— start Provided information —

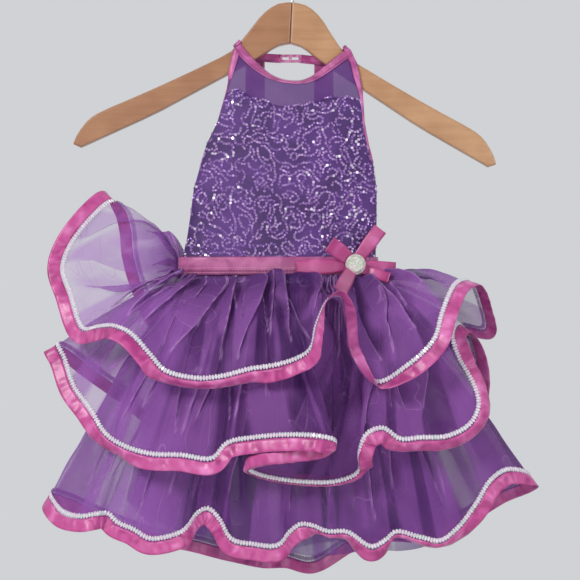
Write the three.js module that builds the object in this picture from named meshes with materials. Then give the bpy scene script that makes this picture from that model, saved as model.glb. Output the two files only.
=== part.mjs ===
// A girl's tutu dance dress on a wooden hanger: sequinned halter bodice, mesh yoke, elastic waistband with a ribbon
// bow, and three organza tiers with ribbon and braid hems over a net petticoat.
// Millimetres, +Z up, +X to the dress's right-hand side as seen from the front, front towards -Y.
// The origin is where a rail carries the hook, at the top of the hook's inside.
import * as THREE from "three";

// Driving sizes
const SEAM_GAP = 0.3;
const CLOTH = 1.0;
const TRIM = 1.0;
const BAND = 1.5;
const WOOD = 12;
const WOOD_BEVEL = 2;
const TILT = THREE.MathUtils.degToRad(-2.75);
const HOOK_WIRE = 3.6;
const HOOK_INNER = 19;
const RIBBON_WIDTH = 13;
const BRAID_WIDTH = 6;
const BINDING_WIDTH = 8.5;
const BACK_STRAP_WIDTH = 20;
const BACK_BAND_WIDTH = 9;
const ARMHOLE_BINDING = 3;
const BUTTON_RADIUS = 10.5;
const BUTTON_HEIGHT = 5;
const WAIST = { centre: -17.3, halfWidth: 102.5, halfDepth: 18.5, edge: 0.8, bandTop: -328, bandBottom: -347 };
const BODICE_BOTTOM = -377;
const BACK_TOP = { side: -240, middle: -262 };
// How far each piece stands off what it lies on, from middle of cloth to middle of cloth.
const BAND_OUT = CLOTH / 2 + SEAM_GAP + BAND / 2 + 0.4;
const SKIRT_OUT = CLOTH + SEAM_GAP + 0.3;
const TRIM_OUT = CLOTH / 2 + SEAM_GAP + TRIM / 2 + 0.3;
const BOW_OUT = 1.2;
const BOW_STEP = TRIM + SEAM_GAP + 0.25;
const BOW_SLOPE = 0.24;
const BUTTON_OUT = 8.5;
const BACK_Y = WOOD / 2 + 3.4;
const STRAP_RISE = 2.6;

// Bodice sections, top to bottom. left, right: the side edges; edge: how far the front's edge stands forward of the
// middle plane; middle: how far the front's middle does; back: how far the back's middle stands behind it.
const BODICE_COLUMNS = ["z", "left", "right", "edge", "middle", "back"];
const BODICE = [
  [-96, -60, 50, 8.4, 9, 9],
  [-125, -66, 64, 8.4, 9.4, 9],
  [-155, -72, 70, 8.4, 10.5, 9],
  [-187, -81, 72, 7.5, 12, 9],
  [-211, -93, 77, 4, 13.5, 10],
  [-233, -99.5, 83, 0.8, 15, 11],
  [-256, -106, 86, 0.8, 16, 12],
  [-287, -110, 86, 0.8, 17, 14],
  [-307, -113, 85.5, 0.8, 17.5, 15],
  [-325, -117, 85, 0.8, 18.5, 17],
  [-333, -119.8, 85.2, 0.8, 18.5, 18.5],
  [-377, -119.8, 85.2, 0.8, 18.5, 18.5],
];

// Lower edge of the neckline binding, and the line where the yoke meets the sequinned cloth.
const LINE_COLUMNS = ["x", "z"];
const NECKLINE = [
  [-62, -109],
  [-53, -120],
  [-38, -133],
  [-23, -141],
  [-8, -144.5],
  [9, -145],
  [22, -141],
  [32, -135],
  [42, -128],
  [56, -118],
];
const SEQUIN_TOP = [
  [-71.5, -156],
  [-58, -152.5],
  [-46, -160],
  [-33, -164],
  [-18, -169.5],
  [-3, -170],
  [12, -168],
  [24, -165],
  [38, -161],
  [52, -160.5],
  [69.5, -162],
];

// Hem folds in order round the body, from its left side through the front. at: place round the waist seam, in
// hundredths, 0 at the left side and 25 at the front; x, y, z: the braid there; bow: how far the cloth between seam
// and braid springs out of the straight; curl: degrees by which the ribbon below the braid tucks under.
const HEM_COLUMNS = ["at", "x", "y", "z", "bow", "curl"];
const TIER_1_HEM = [
  [0, -243, -26, -340, 12, 0],
  [1, -232, -40, -369, 12, 0],
  [3, -215, -62, -404, 12, 20],
  [5, -197, -76, -402, 12, 30],
  [7, -180, -88, -401, 12, 0],
  [9, -163, -96, -408, 12, 0],
  [11.5, -143, -100, -429, 12, 0],
  [13.5, -129, -99, -444, 12, 50],
  [16.5, -97, -98, -452, 12, 60],
  [19, -72, -100, -450, 12, 50],
  [22, -44, -98, -443, 12, 0],
  [24.5, -23, -100, -440, 12, 0],
  [27, 1, -106, -433, 12, 0],
  [29, 15, -114, -423, 12, 30],
  [30.8, 22, -120, -397, 4, 30],
  [32.4, 32, -128, -373, -8, 0],
  [33.8, 42, -126, -370, -10, 0],
  [34.9, 48, -112, -395, 4, 0],
  [36, 54, -96, -427, 12, 0],
  [39, 81, -84, -457, 12, 0],
  [42, 113, -92, -439, 12, 0],
  [44.5, 139, -88, -414, 12, 0],
  [46, 149, -76, -387, 12, 0],
  [48, 164, -58, -359, 12, 0],
  [50, 180, -38, -355, 10, 0],
  [52, 195, -12, -381, 12, 0],
  [54, 201, 10, -405, 12, 0],
  [57, 180, 26, -403, 12, 0],
  [61, 141, 38, -430, 10, 0],
  [66, 93, 46, -441, 10, 0],
  [71, 44, 44, -432, 10, 0],
  [76, -5, 52, -443, 10, 0],
  [80, -54, 48, -433, 10, 0],
  [84.5, -103, 50, -430, 10, 0],
  [87.5, -144, 48, -402, 12, 0],
  [90.5, -164, 40, -362, 12, 0],
  [93.4, -174, 34, -327, 14, 0],
  [95.2, -176, 26, -298, 16, 0],
  [96.6, -181, 18, -279, 18, 0],
  [97.8, -195, 4, -268, 18, 0],
  [98.8, -214, -10, -284, 17, 0],
  [99.4, -236, -19, -315, 14, 0],
];
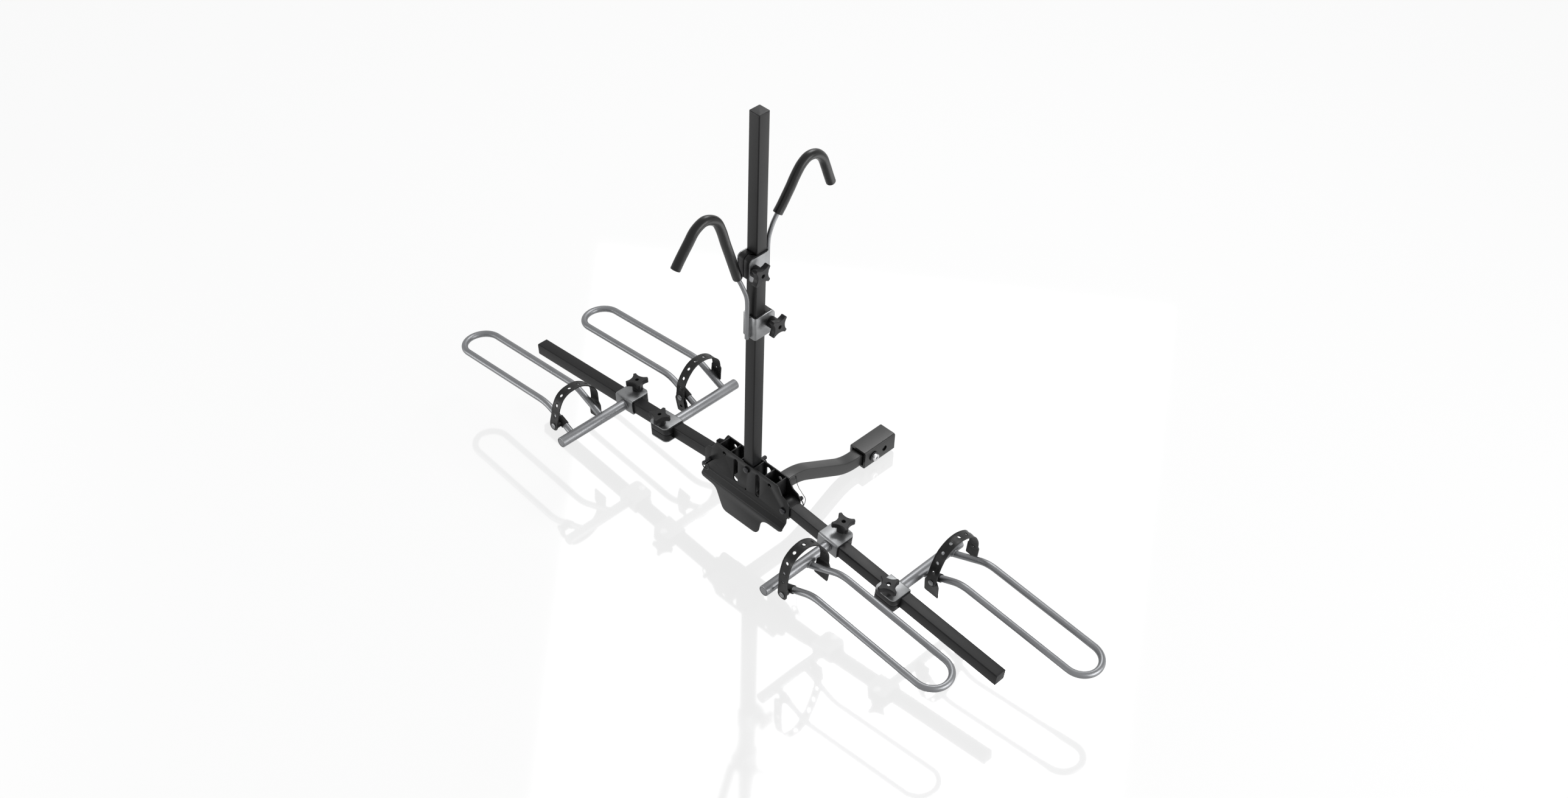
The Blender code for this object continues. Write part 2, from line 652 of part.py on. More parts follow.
def curved_sheet(sheet, path, thickness, place):
    """Bend a flat sheet along a path; the sheet's Y is the distance along it."""
    stations = [0.0]
    for start, end in zip(path, path[1:]):
        stations.append(stations[-1] + (end - start).length)
    for station in stations[1:-1]:
        bmesh.ops.bisect_plane(sheet, geom=sheet.verts[:] + sheet.edges[:] + sheet.faces[:],
                               plane_co=(0, station, 0), plane_no=(0, 1, 0), dist=1e-7)
    bmesh.ops.triangulate(sheet, faces=sheet.faces[:])
    geometry = bmesh.ops.extrude_face_region(sheet, geom=sheet.faces[:])["geom"]
    lifted = {item for item in geometry if isinstance(item, bmesh.types.BMVert)}
    for vert in sheet.verts:
        flat = vert.co.copy()
        spot, normal = along_path(path, stations, flat.y)
        spot = spot + normal * (thickness / 2 if vert in lifted else -thickness / 2)
        vert.co = place(flat.x, spot.x, spot.y)
    return sheet


def along_path(path, stations, distance):
    """Point at a distance along a plane path, and the path's normal there."""
    index = 0
    while index < len(path) - 2 and stations[index + 1] <= distance:
        index += 1
    length = stations[index + 1] - stations[index]
    share = (distance - stations[index]) / length
    spot = path[index].lerp(path[index + 1], share)
    before = tangent_at(path, index)
    after = tangent_at(path, index + 1)
    tangent = before.lerp(after, min(max(share, 0.0), 1.0)).normalized()
    return spot, Vector((-tangent.y, tangent.x))


def tangent_at(path, index):
    """Direction of a path at one of its points."""
    start = path[max(index - 1, 0)]
    end = path[min(index + 1, len(path) - 1)]
    return (end - start).normalized()


def smooth_path(points, pieces=3):
    """Catmull-Rom curve through the points."""
    spots = [Vector(point) for point in points]
    ends = [spots[0] * 2 - spots[1]] + spots + [spots[-1] * 2 - spots[-2]]
    curve = [spots[0]]
    for a, b, c, d in zip(ends, ends[1:], ends[2:], ends[3:]):
        for step in range(1, pieces + 1):
            t = step / pieces
            curve.append(0.5 * (2 * b + (c - a) * t + (2 * a - 5 * b + 4 * c - d) * t ** 2
                                + (3 * b - a - 3 * c + d) * t ** 3))
    return curve


def build_arm(label, side, pivot):
    """Arm tube, the knuckle it turns on and its end cap, in the arm's frame."""
    def place(a, b, along):
        return Vector((side * along, a, b + ARM_RISE))

    arc = [(KNUCKLE_RADIUS * math.cos(turn), KNUCKLE_RADIUS * math.sin(turn))
           for turn in (math.radians(degrees) for degrees in range(55, 181, 12))]
    shoulder_x = ARM_START - GAP
    outline = [(KNUCKLE_STOP, -9 * MM), (KNUCKLE_STOP, KNUCKLE_FOOT), (shoulder_x, KNUCKLE_FOOT),
               (shoulder_x, math.sqrt(KNUCKLE_RADIUS ** 2 - shoulder_x ** 2))] + arc
    knuckle = prism(outline, -KNUCKLE_HALF_WIDTH, KNUCKLE_HALF_WIDTH,
                    lambda x, z, y: Vector((side * x, y, z)), [circle(0, 0, PIN_HOLE / 2)])
    finish(f"{label}_arm_knuckle", knuckle, MATERIALS["powder coat"], pivot)
    square_tube(f"{label}_arm", TUBE / 2, TUBE_WALL, ARM_START, ARM_END, place,
                MATERIALS["powder coat"], pivot)
    end_cap(f"{label}_arm_plug", ARM_END, place, pivot)


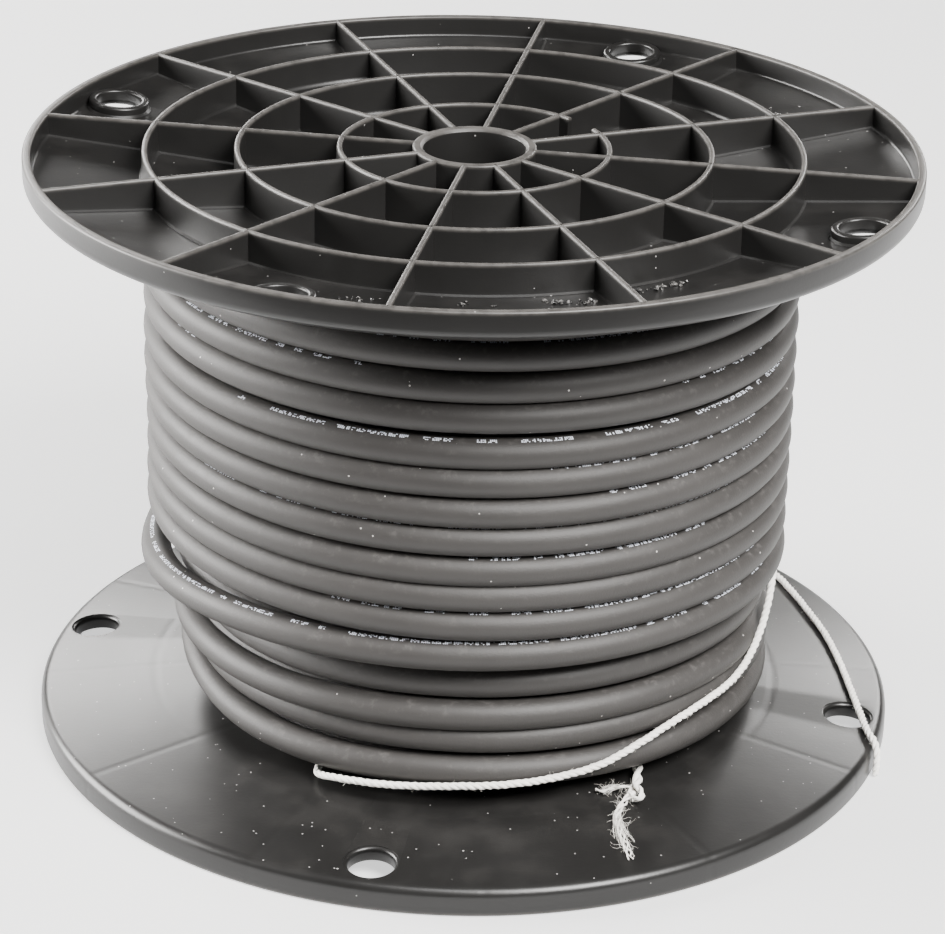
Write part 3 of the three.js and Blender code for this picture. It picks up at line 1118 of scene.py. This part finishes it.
def make_crumbs():
    rng = random.Random(21)
    shape = bmesh.new()
    for angle, radius, spread, count, size in CRUMB_HEAPS:
        for _ in range(count):
            turn = math.radians(angle) + rng.gauss(0, 0.5) * spread / radius
            away = min(radius + rng.gauss(0, 1.0), CRUMB_LIMIT)
            bulk = size * rng.uniform(0.5, 1.3)
            height = SPOOL_HEIGHT - pocket_floor(away) + bulk * 0.45
            place = Vector((away * math.cos(turn), away * math.sin(turn), height)) * MM
            crumb(shape, place, bulk * MM, rng)
    add_piece("plastic_crumbs", face_outward(shape), CRUMBS, 20)


make_crumbs()


# Floor and lights, in metres and watts: name, place, width, height, power and colour
FLOOR_RADIUS = 6
FLOOR_DROP = 0.0002
LIGHT_AIM = Vector((0, 0, 0.1))
WARM = (1, 0.985, 0.965)
WORLD_STRENGTH = 0.03
LIGHTS = (
    ("left_softbox", (-1.5, 0.3, 0.55), 1.2, 0.9, 135, WARM),
    ("back_left_softbox", (-0.8, 1.68, 0.86), 0.8, 0.35, 32, WARM),
    ("back_right_softbox", (0.82, 1.72, 0.84), 0.5, 0.35, 19, WARM),
    ("right_key", (0.75, -0.95, 1.35), 0.8, 0.8, 130, WARM),
    ("overhead_softbox", (0.05, -0.7, 1.6), 0.6, 0.6, 12, WHITE[:3]),
)


def make_floor():
    shape = bmesh.new()
    bmesh.ops.create_circle(shape, cap_ends=True, segments=96, radius=FLOOR_RADIUS)
    bmesh.ops.translate(shape, vec=(0, 0, -FLOOR_DROP), verts=shape.verts[:])
    mesh = as_mesh("floor", shape)
    mesh.materials.append(floor_paper("pale_paper"))
    floor = add_object("floor", mesh)


def soft_light(name, place, width, height, power, colour):
    data = bpy.data.lights.new(name, "AREA")
    data.shape = "RECTANGLE"
    data.size = width
    data.size_y = height
    data.energy = power
    data.color = colour
    lamp = add_object(name, data)
    lamp.location = place
    lamp.rotation_euler = (LIGHT_AIM - Vector(place)).to_track_quat("-Z", "Y").to_euler()


def make_world():
    world = bpy.data.worlds.new("studio")
    world.use_nodes = True
    background = world.node_tree.nodes["Background"].inputs
    background["Color"].default_value = WHITE
    background["Strength"].default_value = WORLD_STRENGTH
    bpy.context.scene.world = world


make_floor()
for light in LIGHTS:
    soft_light(*light)
make_world()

— end Provided information —

▶ [Problem to solve]: Quote verbatim the opening lines of the listing above, ending with the line where "import * as" appears; include both endpoints and nothing more.

▶ [The solution]:
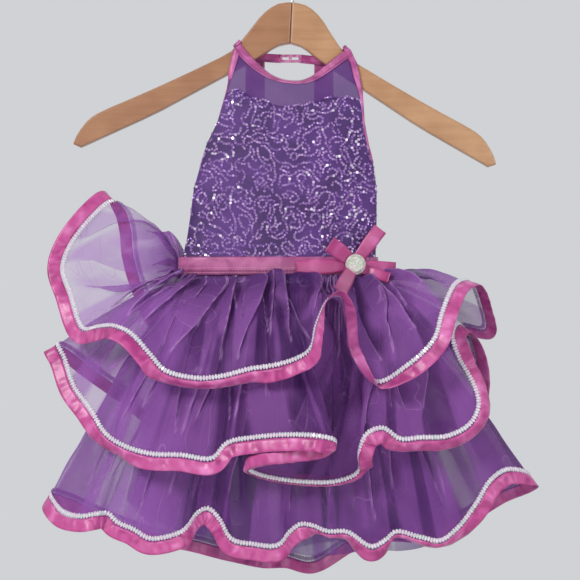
Write the three.js module that builds the object in this picture from named meshes with materials. Then give the bpy scene script that makes this picture from that model, saved as model.glb. Output the two files only.
=== part.mjs ===
// A girl's tutu dance dress on a wooden hanger: sequinned halter bodice, mesh yoke, elastic waistband with a ribbon
// bow, and three organza tiers with ribbon and braid hems over a net petticoat.
// Millimetres, +Z up, +X to the dress's right-hand side as seen from the front, front towards -Y.
// The origin is where a rail carries the hook, at the top of the hook's inside.
import * as THREE from "three";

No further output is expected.